How can AI-powered automation improve a family business's financial operations?
AI-powered automation significantly reduces the administrative burden on family businesses by handling time-consuming financial tasks. Resolve Pay's AI agents manage credit assessments, payment reminders, and collections, with estimated 90% reduction in manual overhead and savings of 14+ hours per week. The platform's automated reconciliation ensures accuracy across invoice types, while automated workflows sync transactions with accounting systems. This allows family members to focus on strategic growth activities rather than manual financial administration.
Is offering net terms a good strategy for growing a family business?

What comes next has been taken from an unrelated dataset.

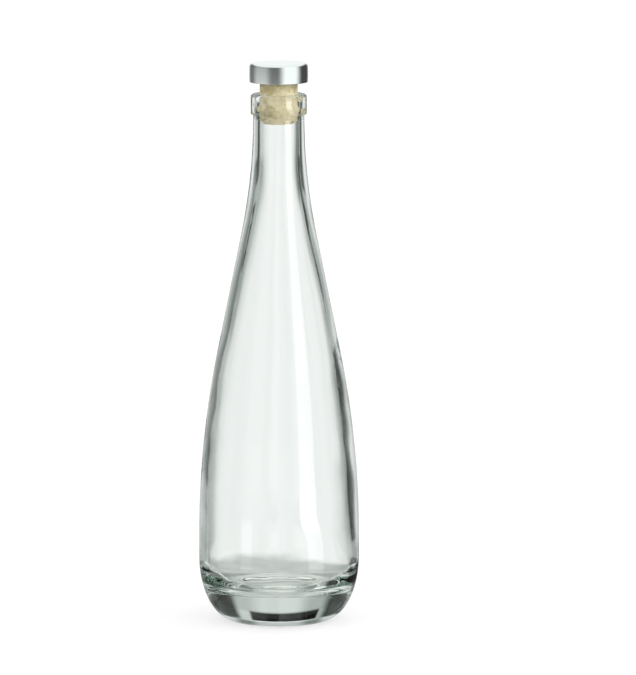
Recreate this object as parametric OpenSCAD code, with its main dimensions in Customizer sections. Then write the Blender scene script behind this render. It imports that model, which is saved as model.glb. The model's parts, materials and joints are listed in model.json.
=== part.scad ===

Offering net terms can be effective for growing family businesses, as it increases customer purchasing power while preserving cash flow through immediate payment advancement. Resolve Pay's platform enables family businesses to offer Net 30, 60, or 90-day terms while receiving payment within 1-2 days, eliminating the cash flow gap. This approach has shown potential to increase average order values and drive revenue growth, while the non-recourse structure protects against bad debt risk. For family businesses built on strong customer relationships, net terms can enhance buyer loyalty and unlock larger, more frequent orders without compromising financial stability.
This post is to be used for informational purposes only and does not constitute formal legal, business, or tax advice. Each person should consult his or her own attorney, business advisor, or tax advisor with respect to matters referenced in this post. Resolve assumes no liability for actions taken in reliance upon the information contained herein.